I’ve had an amount of weddings in the wake of my breakup to the point of it being comical. The first one I literally thought would kill me because I was officiating it and it came three days after my parting ways with my beloved. My friend Halie, or as I affectionately call her: Bucket, was getting married. She had another ordained friend who was willing to step in, and she said she couldn’t possibly imagine what I was going through and totally understood if I couldn’t do the ceremony. As much as I wanted to take her up on this generous offer, I couldn’t. I had written it already, I wanted to do it – it was just a matter of physically and emotionally being able to do the damn thing. I fumbled through my speech all morning – I couldn’t pronounce anything right, I was speeding through it, and for some reason the words “quartz” and “together” were impossible for me to say. The foremost was really unfortunate because I was SO pumped to be able to reference crystals in a wedding ceremony – you have no idea. Anyways, the actual marrying of things went fantastic – the fucking second I stood up there with Halie and Trevor – everything in the entire world disappeared, it was literally just the three of us making a lot of eye contact talking about love.

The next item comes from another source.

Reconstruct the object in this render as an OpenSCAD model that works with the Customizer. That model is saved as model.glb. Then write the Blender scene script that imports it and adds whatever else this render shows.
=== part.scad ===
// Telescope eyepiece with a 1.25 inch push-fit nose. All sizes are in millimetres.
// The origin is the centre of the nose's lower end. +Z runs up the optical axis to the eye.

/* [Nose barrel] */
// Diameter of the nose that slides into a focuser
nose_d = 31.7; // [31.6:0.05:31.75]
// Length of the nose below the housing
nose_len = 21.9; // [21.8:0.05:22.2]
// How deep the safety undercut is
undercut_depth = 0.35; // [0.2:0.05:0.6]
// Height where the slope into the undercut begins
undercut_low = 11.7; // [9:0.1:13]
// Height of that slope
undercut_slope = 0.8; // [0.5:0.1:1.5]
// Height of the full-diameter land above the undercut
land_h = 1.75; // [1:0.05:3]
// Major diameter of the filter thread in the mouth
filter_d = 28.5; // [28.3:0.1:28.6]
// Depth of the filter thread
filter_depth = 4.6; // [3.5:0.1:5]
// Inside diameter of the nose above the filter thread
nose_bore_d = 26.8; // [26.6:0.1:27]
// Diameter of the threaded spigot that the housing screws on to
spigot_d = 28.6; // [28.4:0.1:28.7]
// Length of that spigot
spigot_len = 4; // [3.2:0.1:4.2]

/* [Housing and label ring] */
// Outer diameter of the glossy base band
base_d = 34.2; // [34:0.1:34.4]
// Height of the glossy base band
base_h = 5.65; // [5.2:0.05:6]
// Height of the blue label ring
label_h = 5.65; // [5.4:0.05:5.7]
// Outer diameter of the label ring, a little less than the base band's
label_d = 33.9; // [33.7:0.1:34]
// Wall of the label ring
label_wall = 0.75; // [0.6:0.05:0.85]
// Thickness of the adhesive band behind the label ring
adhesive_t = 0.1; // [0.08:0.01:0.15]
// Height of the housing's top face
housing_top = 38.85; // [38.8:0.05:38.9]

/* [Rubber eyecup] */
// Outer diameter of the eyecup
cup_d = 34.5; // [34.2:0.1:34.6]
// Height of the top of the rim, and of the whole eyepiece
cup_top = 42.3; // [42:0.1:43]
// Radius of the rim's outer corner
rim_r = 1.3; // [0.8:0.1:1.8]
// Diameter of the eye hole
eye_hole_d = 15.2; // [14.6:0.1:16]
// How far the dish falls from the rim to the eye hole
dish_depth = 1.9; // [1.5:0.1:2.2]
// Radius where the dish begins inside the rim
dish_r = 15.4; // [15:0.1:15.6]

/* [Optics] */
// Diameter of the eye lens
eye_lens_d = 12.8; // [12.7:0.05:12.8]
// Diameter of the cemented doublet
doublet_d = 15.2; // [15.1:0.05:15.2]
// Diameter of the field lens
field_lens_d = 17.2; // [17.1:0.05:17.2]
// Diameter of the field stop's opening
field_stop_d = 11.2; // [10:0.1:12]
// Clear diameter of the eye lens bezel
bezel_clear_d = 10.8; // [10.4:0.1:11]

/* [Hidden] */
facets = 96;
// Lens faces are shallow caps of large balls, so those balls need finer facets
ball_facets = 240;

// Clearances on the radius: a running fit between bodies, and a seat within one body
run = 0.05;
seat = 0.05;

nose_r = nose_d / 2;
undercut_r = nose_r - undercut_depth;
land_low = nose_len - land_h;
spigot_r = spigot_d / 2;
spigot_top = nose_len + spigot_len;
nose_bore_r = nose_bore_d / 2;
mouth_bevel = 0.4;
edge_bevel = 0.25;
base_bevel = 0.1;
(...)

I quasi blacked out for the 12 minutes I spoke, and then they were married and I got a lot of compliments.
The reception that followed was incredible – we had a giant cabin on Bear Lake and everything was amazing. However, it was a bit daunting to be single at a wedding for the first time in years. Like I’ve said, ‘Sex & The City,’ makes singlehood look so cool, and it’s really not all that inspiring. I spent a lot of time awkwardly negotiating myself into conversations, standing in a corner, and feeling like I really wished I had someone on my arm. It’s not like I’m incapable of socializing, I’m a very extroverted person who goes above and beyond by becoming best friends with the person bagging my groceries; but it’s just different. I don’t quite know the words to explain it but if you’re reading this and can relate, I don’t even need those words – so cool. I made the choice to leave that night, rather than party my face off – my friends understood, and I got to wake up in my own bed the next morning without guilt or a hangover and that meant everything at that time.

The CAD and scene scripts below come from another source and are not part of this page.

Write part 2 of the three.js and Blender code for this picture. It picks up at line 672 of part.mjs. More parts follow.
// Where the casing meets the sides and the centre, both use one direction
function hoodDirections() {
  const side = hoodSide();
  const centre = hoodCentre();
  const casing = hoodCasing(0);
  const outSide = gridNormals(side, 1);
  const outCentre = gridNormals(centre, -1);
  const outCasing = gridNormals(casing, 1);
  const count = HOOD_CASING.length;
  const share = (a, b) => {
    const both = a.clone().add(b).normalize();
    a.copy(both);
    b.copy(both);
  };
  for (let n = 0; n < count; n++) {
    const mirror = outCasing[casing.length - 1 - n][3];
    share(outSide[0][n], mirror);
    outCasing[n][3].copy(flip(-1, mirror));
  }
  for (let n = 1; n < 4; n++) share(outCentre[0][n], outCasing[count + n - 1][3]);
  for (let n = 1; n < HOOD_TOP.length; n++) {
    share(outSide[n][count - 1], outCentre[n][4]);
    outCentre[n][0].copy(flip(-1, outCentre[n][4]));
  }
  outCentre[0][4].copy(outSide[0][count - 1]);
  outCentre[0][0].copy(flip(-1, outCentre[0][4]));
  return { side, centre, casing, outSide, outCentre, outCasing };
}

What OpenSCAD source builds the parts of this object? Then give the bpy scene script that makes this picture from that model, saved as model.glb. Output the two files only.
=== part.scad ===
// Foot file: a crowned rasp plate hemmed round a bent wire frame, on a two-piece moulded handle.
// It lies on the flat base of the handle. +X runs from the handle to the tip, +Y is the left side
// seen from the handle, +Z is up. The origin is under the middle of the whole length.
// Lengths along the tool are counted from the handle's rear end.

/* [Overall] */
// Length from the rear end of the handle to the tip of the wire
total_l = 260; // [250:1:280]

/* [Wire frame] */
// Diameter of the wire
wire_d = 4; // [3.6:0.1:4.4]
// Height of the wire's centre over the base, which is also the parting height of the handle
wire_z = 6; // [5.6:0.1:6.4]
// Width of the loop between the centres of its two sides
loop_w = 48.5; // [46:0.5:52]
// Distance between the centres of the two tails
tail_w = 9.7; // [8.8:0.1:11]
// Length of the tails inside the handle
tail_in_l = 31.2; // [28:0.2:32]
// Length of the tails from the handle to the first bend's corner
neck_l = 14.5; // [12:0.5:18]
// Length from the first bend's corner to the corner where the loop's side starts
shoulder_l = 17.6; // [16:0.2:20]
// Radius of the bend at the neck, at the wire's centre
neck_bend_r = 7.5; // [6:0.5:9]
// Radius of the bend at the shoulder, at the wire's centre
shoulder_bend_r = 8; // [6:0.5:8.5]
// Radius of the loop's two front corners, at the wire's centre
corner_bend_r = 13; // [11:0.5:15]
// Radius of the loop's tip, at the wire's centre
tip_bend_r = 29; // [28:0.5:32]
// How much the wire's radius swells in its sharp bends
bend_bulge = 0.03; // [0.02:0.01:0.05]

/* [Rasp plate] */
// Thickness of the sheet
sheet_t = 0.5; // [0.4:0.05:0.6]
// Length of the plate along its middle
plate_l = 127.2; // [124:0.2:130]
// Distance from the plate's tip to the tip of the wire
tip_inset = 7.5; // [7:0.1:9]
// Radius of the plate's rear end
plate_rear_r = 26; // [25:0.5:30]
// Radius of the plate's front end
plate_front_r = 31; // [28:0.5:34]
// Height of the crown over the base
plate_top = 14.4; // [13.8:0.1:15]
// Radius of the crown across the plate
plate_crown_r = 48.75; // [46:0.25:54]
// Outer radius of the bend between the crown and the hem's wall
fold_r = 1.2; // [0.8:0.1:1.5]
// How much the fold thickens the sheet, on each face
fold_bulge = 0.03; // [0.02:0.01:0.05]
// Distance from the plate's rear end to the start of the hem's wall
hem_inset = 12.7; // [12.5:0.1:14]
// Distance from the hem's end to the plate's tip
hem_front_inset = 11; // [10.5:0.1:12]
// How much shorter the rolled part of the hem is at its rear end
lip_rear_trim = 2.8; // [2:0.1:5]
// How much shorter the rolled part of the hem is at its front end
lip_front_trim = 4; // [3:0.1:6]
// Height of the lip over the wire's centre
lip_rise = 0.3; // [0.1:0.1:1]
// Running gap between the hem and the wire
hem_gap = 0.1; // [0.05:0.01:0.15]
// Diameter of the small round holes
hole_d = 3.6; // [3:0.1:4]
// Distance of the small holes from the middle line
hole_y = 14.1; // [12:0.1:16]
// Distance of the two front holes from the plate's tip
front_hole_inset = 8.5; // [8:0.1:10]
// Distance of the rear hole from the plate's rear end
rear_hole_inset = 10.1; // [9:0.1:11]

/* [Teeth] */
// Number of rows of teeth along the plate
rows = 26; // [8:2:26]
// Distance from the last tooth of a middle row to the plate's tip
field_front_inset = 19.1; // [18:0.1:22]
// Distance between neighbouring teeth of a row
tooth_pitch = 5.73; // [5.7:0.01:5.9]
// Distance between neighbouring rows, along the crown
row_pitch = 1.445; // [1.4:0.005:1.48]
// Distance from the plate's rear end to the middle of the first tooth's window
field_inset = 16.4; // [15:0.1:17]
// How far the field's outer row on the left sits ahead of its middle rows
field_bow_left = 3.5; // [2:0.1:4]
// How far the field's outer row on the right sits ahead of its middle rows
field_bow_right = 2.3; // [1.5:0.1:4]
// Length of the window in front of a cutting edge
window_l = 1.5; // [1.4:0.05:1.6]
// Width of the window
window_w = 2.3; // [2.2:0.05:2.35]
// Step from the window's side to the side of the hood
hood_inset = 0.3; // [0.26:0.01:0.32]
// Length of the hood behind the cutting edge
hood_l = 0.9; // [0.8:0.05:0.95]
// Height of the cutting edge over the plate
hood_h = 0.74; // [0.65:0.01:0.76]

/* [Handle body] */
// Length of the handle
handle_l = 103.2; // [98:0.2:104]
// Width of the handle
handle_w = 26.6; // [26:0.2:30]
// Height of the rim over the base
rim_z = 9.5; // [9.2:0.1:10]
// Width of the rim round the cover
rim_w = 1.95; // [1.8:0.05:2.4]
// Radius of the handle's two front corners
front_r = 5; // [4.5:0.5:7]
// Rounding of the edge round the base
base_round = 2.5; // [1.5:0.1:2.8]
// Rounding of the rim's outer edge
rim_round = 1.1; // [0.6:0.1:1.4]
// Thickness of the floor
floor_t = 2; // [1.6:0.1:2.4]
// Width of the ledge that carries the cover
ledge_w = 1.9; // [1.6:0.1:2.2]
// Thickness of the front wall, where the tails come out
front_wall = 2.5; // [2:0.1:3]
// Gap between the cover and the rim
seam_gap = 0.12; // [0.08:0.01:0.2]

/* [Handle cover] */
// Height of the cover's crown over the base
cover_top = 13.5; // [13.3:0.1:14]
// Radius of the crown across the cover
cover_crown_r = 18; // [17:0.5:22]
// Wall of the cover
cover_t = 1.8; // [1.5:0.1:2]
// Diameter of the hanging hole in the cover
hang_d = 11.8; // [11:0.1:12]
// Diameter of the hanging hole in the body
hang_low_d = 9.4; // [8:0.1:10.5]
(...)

I was a bit more prepped for the next wedding. I didn’t have to officiate so that was a bonus. Once you do one, you open a portal into priesthood, I swear. It is the utmost honor to marry people and facilitate that space for them, especially friends, but it’s also terrifying. You stand in the center of their day and what if you suddenly develop tourette’s and blurt out the word “PENIS!” – single handedly ruining the best day of their life? Okay, so that’s never happened but it is also a distinct possibility. My friends Megan & JJ were getting married and I was merely a blessed guest. It was cold in the canyon, but it didn’t matter. They got married in the mountains and it defined beauty. I looked at them and wished on all my lucky stars that I would look at someone too like that one day. That I would stand in that space and know what they felt, pledge my allegiance to love someone for all of time and mean it with all my heart.
Flashback to a few weeks ago when I had to tell Megan something. I said: “I hate to inform you but Jenn and I have parted ways. I will absolutely still be coming to your wedding but I also might lose my shit if I came and there was a place card with her name on it and an empty seat next to me for her.” Megan immediately messaged me back with nothing except compassion and empathy. “Bring somebody else,” she said. I said “No, I don’t want to bring a stranger to your wedding!” I replied. She said plus 1’s were given for a reason and she trusted me to use that wisely.
First I asked my beard, another coworker, to come with. In a heteronormative universe, I think he’d be my husband. Due to the fact of me being tragically gay, this is not an option. So then I got my best gal pal Caity to come with me as my wedding date. She danced to Lady Gaga, knew when I needed a drink, and was so good at interacting with my friends they all “wished us well and that something would happen between us.” I hated to inform them she was simply the Samantha to my Carrie, and we were actually just people that coexisted in a space of showing up for one another. As the wedding was up one of Utah’s famous canyons – we had a real hard time finding our way down. We finally got a Lyft driver who was willing to come up, but we also held hands in the backseat because he was the creepiest dude ever and we thought he’d make lampshades out of our skin.
This is a precarious space. It’s a space of uncertainty, likely to fall or collapse. I don’t know all the words to say besides that I am safe and well and optimistic. The world will always turn on its axis, the universe will forever evolve, and we will always be here. For that I am grateful. If my friends would stop getting married that would be chill AF. If you choose to – know I will make it. I’ll be there with bells on. ALL of the bells and love, I will always be okay. For the love and support I’ve received – I am humbled and grateful to the core. I send back the same in kind, namaste.